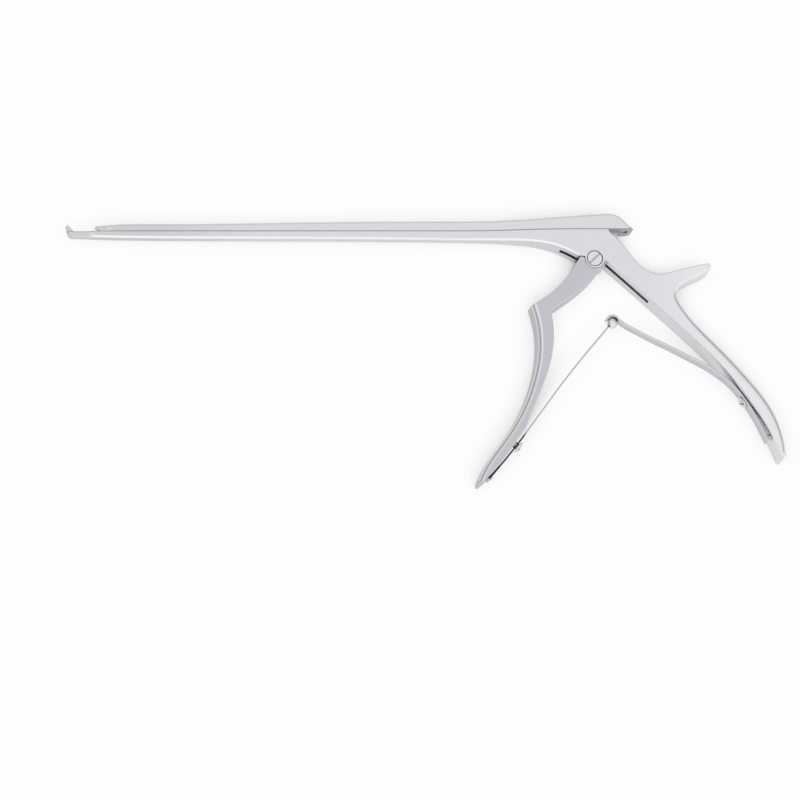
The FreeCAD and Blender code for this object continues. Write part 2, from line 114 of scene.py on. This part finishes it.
def brushed(start, place, degrees, line):
    """Fine lines left by the belt, which run at this angle on the side faces; line is their width in metres."""
    lines_per_metre_along = 70
    turned = start.node("ShaderNodeMapping", {"vector_type": "POINT"}, {
        "Vector": place, "Rotation": (0, 0, -math.radians(degrees)),
        "Scale": (lines_per_metre_along, 1 / line, 1 / line)})
    return start.node("ShaderNodeTexNoise", {}, {
        "Vector": turned, "Scale": 1.0, "Detail": 3.0, "Roughness": 0.6})


def steel(name, tone, polish, lines, line_width=0.00025, edge=0.0005, relief=0.10, cool=1.035, seam=None,
          worn=None, ends=(), recess_shade=None, shaded_foot=None):
    """Stainless steel of this tone and roughness. lines gives the brushing angle, or (angle, angle, from_x, to_x).
    edge is the radius to which edges are broken, relief the depth of the brushing, and cool how much bluer than grey
    the steel is. seam is the height in Y of a sliding joint, along which a thin dark band is painted as the shade of
    its gap. worn is the tone of the rounds and edges that hands polish, ends gives (from_x, to_x, tone) for each end
    with another polish, and recess_shade is the tone of the painted shade to which ambient occlusion darkens narrow
    recesses. shaded_foot gives (from_x, to_x) for the foot of a leaf, whose narrow edges are painted near black as
    the shade of the gap between it and its handle."""
    made, start = new_material(name)
    place = start.node("ShaderNodeTexCoord", out=3)
    along = axis(start, place, 0)
    broken = start.node("ShaderNodeBevel", {"samples": 8}, {"Radius": edge})
    levelness = size_of(start, axis(start, broken, 2))
    streak = brushed(start, place, lines[0], line_width)
    if len(lines) > 1:
        share = fade(start, along, lines[2], lines[3], 0.0, 1.0)
        streak = streak * (1 - share) + brushed(start, place, lines[1], line_width) * share
    cloud = start.node("ShaderNodeTexNoise", {}, {
        "Vector": place, "Scale": 85.0, "Detail": 2.0, "Roughness": 0.5})
    pits = start.node("ShaderNodeTexNoise", {}, {
        "Vector": place, "Scale": 5200.0, "Detail": 1.0, "Roughness": 0.5})
    colour = lay_over(start, streak * 0.55 + cloud * 0.45,
                      metal(tone * 0.955, 0.95 / 0.955, cool), metal(tone * 1.04, 1.035 / 1.04, cool))
    for begins, full, end_tone in ends:
        colour = lay_over(start, fade(start, along, begins, full, 0.0, 0.8), colour, metal(end_tone, 1, 1.005))
    if worn is not None:
        rounded = fade(start, levelness, 0.93, 0.995, 1.0, 0.0) * fade(start, levelness, 0.1, 0.45, 0.0, 1.0)
        colour = lay_over(start, rounded, colour, metal(worn, 0.995, 1.015))
    if seam is not None:
        # A thin dark band along the sliding joint: painted shade standing in for the shadow in the joint's narrow
        # gap.
        painted_seam_shade = fade(start, size_of(start, axis(start, place, 1) - seam), 0.0001, 0.0003, 0.6, 0.0)
        colour = lay_over(start, painted_seam_shade, colour, metal(tone * 0.3, 1, 1))
    if recess_shade is not None:
        # Painted shade: narrow recesses are darkened where ambient occlusion finds them shut in.
        clear = start.node("ShaderNodeAmbientOcclusion", {"samples": 8}, {"Distance": 0.0009}, out=1)
        colour = lay_over(start, fade(start, clear, 0.35, 0.80, 0.8, 0.0), colour, metal(recess_shade, 1, 1))
    if shaded_foot is not None:
        # Painted shade: the narrow edges of a leaf's foot are painted near black for the shadow in the gap beside its
        # handle.
        foot = fade(start, along, shaded_foot[0], shaded_foot[1], 0.0, 0.95)
        narrow = fade(start, levelness, 0.25, 0.6, 0.0, 1.0)
        colour = lay_over(start, foot * narrow, colour, (0.006, 0.006, 0.007, 1))
    softness = (streak - 0.5) * 0.10 + (cloud - 0.5) * 0.12 + polish
    height = streak * 0.7 + pits * 0.3
    normal = start.node("ShaderNodeBump", {}, {
        "Strength": relief, "Distance": 0.00003, "Height": height, "Normal": broken})
    surface = start.node("ShaderNodeBsdfPrincipled", {}, {
        "Base Color": colour, "Metallic": 1.0, "Roughness": softness, "Normal": normal})
    start.node("ShaderNodeOutputMaterial", {}, {"Surface": surface})
    return made


def dress(node, material):
    piece = nodes[node]
    piece.data.materials.clear()
    piece.data.materials.append(material)


# Frame and slide both paint a thin dark band of shade along the joint line where they meet.
joint_line = 0.01142
ground_tip = (-0.120, -0.175, 0.70)
hand_polish = (0.010, 0.045, 0.95)
forged = steel("frame_steel", 0.83, 0.26, (0, -50, -0.004, 0.012), seam=joint_line, worn=0.93,
               ends=(hand_polish, ground_tip))
dress("frame", forged)

# Slide: the upper shaft, milled from bar and brushed along its length, with its edges broken.
# Two undercut keys hold it to the frame, and it runs along the frame's upper face.
sliding = steel("slide_steel", 0.82, 0.24, (0,), seam=joint_line, worn=0.88, ends=(ground_tip,))
dress("slide", sliding)

# Trigger: the front handle, forged and rounded over, then brushed down its length.
# Its thin web runs in the frame's slot and ends in the fork that drives the slide.
# Its flat faces are given a darker tone than the frame's: painted shade, standing in for the dimmer reflection of
# their differently turned brushing.
pulled = steel("trigger_steel", 0.64, 0.30, (62,), cool=1.075, worn=0.90)
dress("trigger", pulled)

# Pivot screw, spring screws and pins: turned steel with a finer, rounder finish than the forgings.
# Their slots and the rings round their heads are darkened a little by painted shade from ambient occlusion.
turned_steel = steel("screw_steel", 0.86, 0.22, (43,), line_width=0.0004, edge=0.00015, recess_shade=0.25)
for small in ("pivot_screw", "drive_pin", "front_spring_screw", "rear_spring_screw",
              "front_spring_pin", "rear_spring_pin"):
    dress(small, turned_steel)

# Ball: hardened and polished steel on the end of the front leaf, which rolls in the rear leaf's curl.
# The ball also takes a little painted shade from ambient occlusion where it is shut in.
dress("spring_ball", steel("ball_steel", 0.86, 0.12, (0,), edge=0.00005, relief=0.04, recess_shade=0.15))


# Leaf springs: strips of bright spring steel, bent cold, each held on its handle by a screw and a pin.
# The rear one is curled into a socket at its end, and the front one carries the ball.
middle_plane = 0.005
taper_share = 0.5
softened_edge = 0.00012


def leaf(name, middle, width, tip_width, thickness):
    """A strip of this width along a middle line in millimetres, which narrows over the last taper_share of it."""
    line = bpy.data.curves.new(name + "_line", "CURVE")
    line.dimensions = "3D"
    spline = line.splines.new("BEZIER")
    spline.bezier_points.add(len(middle) - 1)
    for point, (x, y) in zip(spline.bezier_points, middle):
        point.co = (x / 1000, y / 1000, 0)
        point.handle_left_type = "AUTO"
        point.handle_right_type = "AUTO"
    spline.resolution_u = 8
    holder = bpy.data.objects.new(name + "_line", line)
    path = bpy.data.meshes.new_from_object(holder)
    bpy.data.objects.remove(holder)
    strip = bmesh.new()
    strip.from_mesh(path)
    raised = bmesh.ops.extrude_edge_only(strip, edges=strip.edges[:])
    upper = [v for v in raised["geom"] if isinstance(v, bmesh.types.BMVert)]
    bmesh.ops.translate(strip, verts=upper, vec=(0, 0, 1))
    strip.normal_update()
    reach = (Vector(middle[-1]) - Vector(middle[0])).length / 1000
    last = Vector((middle[-1][0] / 1000, middle[-1][1] / 1000))
    for vert in strip.verts:
        far = min(1, (vert.co.xy - last).length / reach / taper_share)
        share = far * far * (3 - 2 * far)
        half_width = (tip_width + (width - tip_width) * share) / 2
        side = 1 if vert.co.z > 0.5 else -1
        vert.co = Vector((vert.co.x, vert.co.y, middle_plane + side * half_width)) - vert.normal * (thickness / 2)
    bmesh.ops.solidify(strip, geom=strip.faces[:], thickness=-thickness)
    bmesh.ops.recalc_face_normals(strip, faces=strip.faces[:])
    sharp_edges = [e for e in strip.edges if e.calc_face_angle(0) > 1.0]
    bmesh.ops.bevel(strip, geom=sharp_edges, offset=softened_edge, affect="EDGES", segments=2, profile=0.5,
                    material=-1)
    mesh = bpy.data.meshes.new(name)
    strip.to_mesh(mesh)
    strip.free()
    for face in mesh.polygons:
        face.use_smooth = True
    piece = bpy.data.objects.new(name, mesh)
    bpy.context.scene.collection.objects.link(piece)
    return piece


rear_steel = steel("rear_leaf_steel", 0.70, 0.25, (35,), edge=0.00025, worn=0.90)
# The front leaf's foot has its narrow edges painted near black, a painted shade for the gap between it and the
# trigger.
front_steel = steel("front_leaf_steel", 0.60, 0.25, (52,), edge=0.00025, worn=0.70, shaded_foot=(-0.0295, -0.0312))
ball_x, ball_y = 6.0, -23.9
curl_radius = 2.5
curl = [(ball_x + curl_radius * math.cos(math.radians(a)), ball_y + curl_radius * math.sin(math.radians(a)))
        for a in (20, 52, 84, 117, 150)]
rear_middle = [(62.15, -70.0), (58.65, -61.9), (54.6, -54.6), (50.1, -48.5), (44.4, -43.5), (30, -35.1),
               (17, -28.4)] + curl
rear_leaf = leaf("rear_leaf_strip", rear_middle, 0.005, 0.0042, 0.0007)
rear_leaf.data.materials.append(rear_steel)
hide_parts("rear_spring")
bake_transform(rear_leaf)

front_middle = [(-45.25, -85.05), (-35.05, -73.35), (-29.85, -66.9), (-23.6, -58.9), (-11.8, -44.0), (4.2, -25.65)]
front_leaf = leaf("front_leaf_strip", front_middle, 0.005, 0.0036, 0.0006)
front_leaf.data.materials.append(front_steel)
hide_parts("front_spring")
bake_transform(front_leaf)

# Floor: a plain white sheet just under the instrument, glowing white for the camera and for reflections close by.
# Its glow carries a painted contact shadow from ambient occlusion, near black in narrow gaps, and farther reflections
# see a dark matt sheet.
sheet = bpy.data.meshes.new("floor")
floor_shape = bmesh.new()
floor_gap = 0.00004
bmesh.ops.create_grid(floor_shape, x_segments=1, y_segments=1, size=3)
bmesh.ops.translate(floor_shape, verts=floor_shape.verts[:], vec=(0, 0, -floor_gap))
floor_shape.to_mesh(sheet)
floor_shape.free()
floor = bpy.data.objects.new("floor", sheet)
bpy.context.scene.collection.objects.link(floor)
paper, start = new_material("floor_white")
camera_ray = start.node("ShaderNodeLightPath", out=0)
glossy_ray = start.node("ShaderNodeLightPath", out=3)
clear_ray = start.node("ShaderNodeLightPath", out=6)
ray_length = start.node("ShaderNodeLightPath", out=7)
# Reflections see the white glow only near the instrument and a dark matt floor farther off: painted darkness in the
# steel's reflections.
close = fade(start, ray_length, 0.012, 0.032, 0.75, 0.04)
seen = start.node("ShaderNodeMath", {"operation": "MINIMUM"}, {
    0: camera_ray + clear_ray + glossy_ray * close, 1: 1.0})
leaning = start.node("ShaderNodeCombineXYZ", {}, {"X": -0.10, "Y": -0.45, "Z": 0.89})
# The glow is darkened by ambient occlusion, leaned towards the near side, into a painted contact shadow that turns
# near black in narrow gaps.
open_air = start.node("ShaderNodeAmbientOcclusion", {"samples": 14}, {"Distance": 0.010, "Normal": leaning}, out=1)
painted_contact_shadow = start.node("ShaderNodeValToRGB", {"stops": (
    (0.0, 0.02), (0.2, 0.10), (0.36, 0.66), (0.5, 0.84), (0.7, 0.955), (0.9, 1.0))}, {"Fac": open_air})
matt = start.node("ShaderNodeBsdfDiffuse", {}, {"Color": (0.25, 0.25, 0.255, 1)})
glow = start.node("ShaderNodeEmission", {}, {"Color": painted_contact_shadow, "Strength": 1.0})
mixed = start.node("ShaderNodeMixShader", {}, {0: seen * 0.98, 1: matt, 2: glow})
start.node("ShaderNodeOutputMaterial", {}, {"Surface": mixed})
floor.data.materials.append(paper)

# Light: a pale tent over the table with a bright panel along its near side and darker skirts round the rest,
# which give the steel its thin dark edges, and one weak, soft lamp over the near side.
sky = bpy.data.worlds.new("tent")
sky.use_nodes = True
sky.node_tree.nodes.clear()
start = Shade(sky.node_tree)
way = start.node("ShaderNodeTexCoord", out=0)
sideways, across, height = (axis(start, way, number) for number in range(3))
skirt = start.node("ShaderNodeValToRGB", {"stops": (
    (0.0, 0.22), (0.22, 0.28), (0.45, 0.50), (0.66, 0.80), (0.90, 0.86), (1.0, 0.86))}, {"Fac": height})
panel = start.node("ShaderNodeValToRGB", {"stops": (
    (0.0, 0.85), (0.15, 0.93), (0.45, 0.93), (0.66, 0.88), (0.90, 0.86), (1.0, 0.86))}, {"Fac": height})
near_side = fade(start, sideways * 0.45 - across, 0.05, 0.6, 0.0, 1.0)
tent = lay_over(start, near_side, skirt, panel)
seen = start.node("ShaderNodeLightPath", out=0)
backdrop = lay_over(start, seen, tent, (1, 1, 1, 1))
lit = start.node("ShaderNodeBackground", {}, {"Color": backdrop, "Strength": 1.0})
start.node("ShaderNodeOutputWorld", {}, {"Surface": lit})
bpy.context.scene.world = sky

lamp = bpy.data.lights.new("soft_lamp", "AREA")
lamp.shape = "DISK"
lamp.size = 0.6
lamp.energy = 0.12
lamp_holder = bpy.data.objects.new("soft_lamp", lamp)
lamp_place = Vector((-0.10, -0.90, 0.45))
lamp_holder.location = lamp_place
instrument_middle = Vector((-0.07, -0.04, 0))
lamp_holder.rotation_euler = (lamp_place - instrument_middle).to_track_quat("Z", "Y").to_euler()
bpy.context.scene.collection.objects.link(lamp_holder)

# Camera: above the instrument, a little to the lower left, far off and level with the shaft.
view = bpy.data.cameras.new("camera")
view.type = "ORTHO"
view.ortho_scale = 0.298
view.clip_start = 0.1
view.clip_end = 10
camera = bpy.data.objects.new("camera", view)
right = Vector((0.9758, -0.0630, 0.2095))
upward = Vector((0, 0.9576, 0.2880))
back = right.cross(upward).normalized()
picture_middle = Vector((-0.07087, -0.04607, -0.02045))
spot = picture_middle + back * 1.6
camera.matrix_world = Matrix.Translation(spot) @ Matrix((right, upward, back)).transposed().to_4x4()
bpy.context.scene.collection.objects.link(camera)
bpy.context.scene.camera = camera

bpy.context.scene.view_settings.view_transform = "Standard"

━━━━━━━━━━

- AIM OF THE EXERCISE -
Give back, word for word, each line from the one containing "bake_transform(front_leaf)" down to the one containing "floor.data.materials.append(paper)", including those two lines.

- OUTPUT OF THE TASK -
bake_transform(front_leaf)

# Floor: a plain white sheet just under the instrument, glowing white for the camera and for reflections close by.
# Its glow carries a painted contact shadow from ambient occlusion, near black in narrow gaps, and farther reflections
# see a dark matt sheet.
sheet = bpy.data.meshes.new("floor")
floor_shape = bmesh.new()
floor_gap = 0.00004
bmesh.ops.create_grid(floor_shape, x_segments=1, y_segments=1, size=3)
bmesh.ops.translate(floor_shape, verts=floor_shape.verts[:], vec=(0, 0, -floor_gap))
floor_shape.to_mesh(sheet)
floor_shape.free()
floor = bpy.data.objects.new("floor", sheet)
bpy.context.scene.collection.objects.link(floor)
paper, start = new_material("floor_white")
camera_ray = start.node("ShaderNodeLightPath", out=0)
glossy_ray = start.node("ShaderNodeLightPath", out=3)
clear_ray = start.node("ShaderNodeLightPath", out=6)
ray_length = start.node("ShaderNodeLightPath", out=7)
# Reflections see the white glow only near the instrument and a dark matt floor farther off: painted darkness in the
# steel's reflections.
close = fade(start, ray_length, 0.012, 0.032, 0.75, 0.04)
seen = start.node("ShaderNodeMath", {"operation": "MINIMUM"}, {
    0: camera_ray + clear_ray + glossy_ray * close, 1: 1.0})
leaning = start.node("ShaderNodeCombineXYZ", {}, {"X": -0.10, "Y": -0.45, "Z": 0.89})
# The glow is darkened by ambient occlusion, leaned towards the near side, into a painted contact shadow that turns
# near black in narrow gaps.
open_air = start.node("ShaderNodeAmbientOcclusion", {"samples": 14}, {"Distance": 0.010, "Normal": leaning}, out=1)
painted_contact_shadow = start.node("ShaderNodeValToRGB", {"stops": (
    (0.0, 0.02), (0.2, 0.10), (0.36, 0.66), (0.5, 0.84), (0.7, 0.955), (0.9, 1.0))}, {"Fac": open_air})
matt = start.node("ShaderNodeBsdfDiffuse", {}, {"Color": (0.25, 0.25, 0.255, 1)})
glow = start.node("ShaderNodeEmission", {}, {"Color": painted_contact_shadow, "Strength": 1.0})
mixed = start.node("ShaderNodeMixShader", {}, {0: seen * 0.98, 1: matt, 2: glow})
start.node("ShaderNodeOutputMaterial", {}, {"Surface": mixed})
floor.data.materials.append(paper)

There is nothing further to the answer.